CASA(地球環境市民会議)専務理事、弁護士 早川光俊さんに聞く

早川 光俊さん

パリ協定特徴は

 パリ協定が京都議定書と違うのは、途上国も含めたすべての国が温室効果ガスの削減義務を負うことが盛り込まれた点です。

 もうひとつは「2度目標」。産業革命前からの地球の平均気温の上昇を2度未満に抑えるという、明確な目標が書き込まれています。そのために「21世紀後半に人間の活動による温室効果ガスの排出量と吸収量をバランスさせる」と合意しました。これには私たちも驚きました。

 人為的な吸収には森林を増やすなどの手段がありますが、量として微々たるものです。バランスをとるためには、排出量を大幅に減らすしかありません。

 つまり、産業革命に匹敵する、エネルギー革命を起こさなければならないことに国際社会が合意したわけです。

COP23注目点

 今、各国が出している削減目標では、到底2度目標には届きません。そこでパリ協定では、5年ごとに目標を見直すことになっています。

 2018年に1回目の見直しが行われます。各国の削減目標が妥当なものであるかをどう検証するのか、決める必要があります。今回のCOP23の大きなテーマです。

 この問題では、はっきり言って日本は落ちこぼれです。まず2030年までに1990年比で18%削減という目標は低すぎます。EUは40%削減が目標ですから、かなり見劣りしています。しかも一度は25%削減を掲げながら自民党政権で撤回しました。パリ協定には、掲げた目標を後退させてはならないとのルールが書き込まれましたが、これは″日本条項”ですよ。

 一方で、日本は2050年までに85%削減という目標も立てています。欧州はすでにどんどん削減していますから、このくらいの目標は達成可能でしょうが、日本はできていません。

 短期の目標は低いのに、長期では達成できそうにないことを約束しているのです。本気で削減するつもりがないようにみえます。
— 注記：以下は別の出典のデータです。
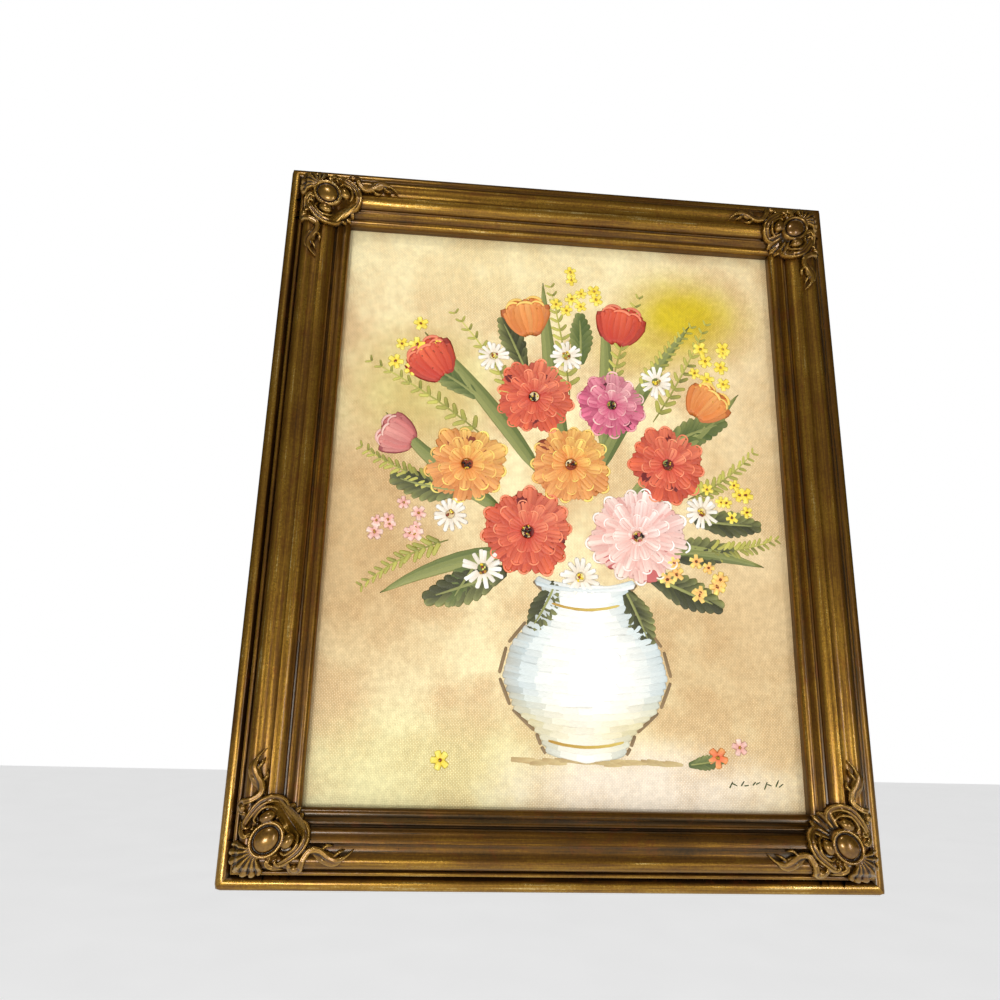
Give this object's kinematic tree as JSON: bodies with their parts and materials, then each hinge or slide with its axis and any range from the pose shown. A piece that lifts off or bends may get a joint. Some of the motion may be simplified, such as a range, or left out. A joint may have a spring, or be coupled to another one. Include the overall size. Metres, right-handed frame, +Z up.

「パリ宣言」の採択を喜ぶ(左から)フィゲレス国連気候変動枠組み条約事務局長、瀋基文(パン・ギムン)国連事務総長、COP21議長のファビウス仏外相、オランド仏大統領=2015年12月、パリ(国連提供)

世界前進してる

 パリ協定の締約国は今169力国と、批准はかなり進んでいます。米国の離脱に追随する国もありません。

 日本は産業界の意見を非常に尊重しますが、欧州の産業界にはパリ協定をひとつのビジネスチャンスにしようという機運があります。英国や中国ではガソリン自動車の販売をやめる動きが出ていますし、仏では大手銀行が化石燃料を扱う企業には融資しないと決めたりしています。再生可能エネルギーの爆発的な普及も含め、世界は変わりつつあります。

 米国でも州や企業レベルでは同様です。その中でトランプ政権だけが置いてきぼりになっています。日本も同じです。

 交渉に関わっていると、国際社会というのは思ったより賢く、健全だと感じます。会議が決裂し、もうどうなるかと思うこともありますが、温暖化交渉は着実に前へ進んでいます。

パリ協定

 2015年に開かれたCOP21(国連気候変動枠組み条約第21回締約国会議)で合意した、2020年以降の地球温暖化対策の国際条約(昨年、発効)。史上初めですべての国が参加する枠組みとして、産業革命前からの気温上昇を1・5~2度未満に抑え、今世紀後半にC02などの温室効果ガス排出を実質ゼロにすると決めました。

COP 

 1992年に採択された国連気候変動枠組条約の締約国会議。温室効果ガス削減などの、気候変動に関わる国際的枠組みを話し合います。パリ協定の締約国会合(CMA)も同時に開催。